ケガで出遅れていたデンも練習に入っているような情報は見かけますし、レオナルドの移籍によって空いた外国人FWの枠にユンカーが加入しており、彼らも5月のどこかで出番があるかもしれませんね。また、ルヴァン杯のGSは5月で終わりますが、リーグ戦で出場機会を得られない選手の起用の場であったりチーム戦術の手直しの場になっているので、しっかりここを突破して実戦の機会を増やして欲しいなと思います。


5月が終わったらもうリーグ戦もほぼ半分が消化した状態になるんですね。リカルド招聘に際して、「2020年に掲げた『即時奪回』『最短距離でゴールを目指す』サッカーに、常に『主導権』を持ち、より『攻撃的』で、ハイブリッドなサッカースタイル(カウンタースタイルとポゼッションスタイル)を実現することを目的に、リカルド ロドリゲス監督を招聘することにしました。」というのが戸苅本部長の言葉でした。

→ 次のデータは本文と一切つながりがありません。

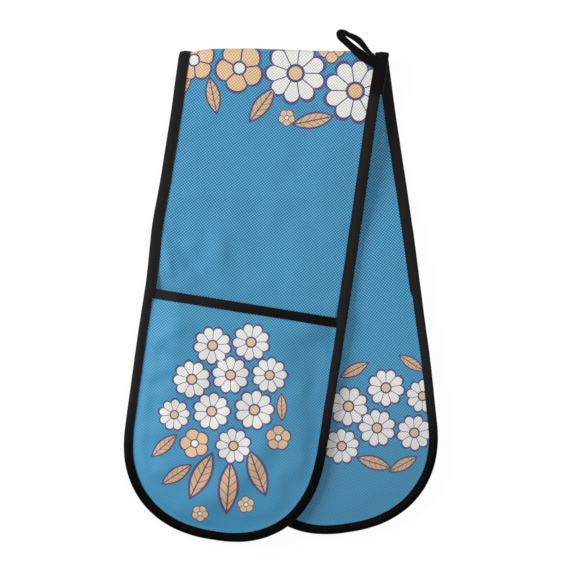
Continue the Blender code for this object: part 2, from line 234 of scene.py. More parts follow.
@dataclass
class FoldedStrip:
    """The map from the flat, uncut strip to the folded glove, with the levels of all its layers."""

    sizes: StripSizes
    pocket: PocketSizes
    tape: TapeSizes

    def __post_init__(self) -> None:
        """Works out the levels that follow from the sizes."""
        sizes, pocket = self.sizes, self.pocket
        self.half_width = sizes.width / 2
        self.inset = self.tape.thickness + sizes.seam_gap
        cloths = 2 * (sizes.cloth + sizes.seam_gap)
        self.edge_draw = (sizes.thickness - cloths - sizes.edge_wadding) / 2
        self.panel_edge = cloths + pocket.edge_wadding
        self.pocket_level = sizes.thickness + pocket.cavity + pocket.panel
        self.pocket_edge = sizes.thickness - self.edge_draw + sizes.seam_gap + self.panel_edge
        self.pocket_rise = self.pocket_level * pocket.swell - self.pocket_edge
        self.back_inner = sizes.thickness
        self.front_inner = self.pocket_level + sizes.seam_gap
        self.centre = (self.back_inner + self.front_inner) / 2
        self.inner_radius = (self.front_inner - self.back_inner) / 2
        self.arc = (self.inner_radius + sizes.thickness / 2) * math.pi / 2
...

また、昨年の総括として出した自分の文章で以下のようなことを書きました。

試合ごとの評価はその都度していくことになると思いますが、2020年を踏まえて2021年のシーズン後に監督を評価するときには
・「決める」と「委ねる」割合は適切だったのか
(選手の能力に合わせた割合に調節することが出来たのか)
・「決める」割合を増やしてチームの「型」が見えるようになったのか
の2点がポイントになるかなと思います。


ここまではクラブが目論んだ方向へ進んでいるように見えますし、リカルドが試合に向けてであったり、試合中であったりに選手のスタートポジションを「決める」ことで試合が好転することが何度もありました。頼むからこのまま上手く進んでくれと願いながら5月の試合を観て行きたいと思います。


今回も駄文にお付き合いいただきありがとうございました。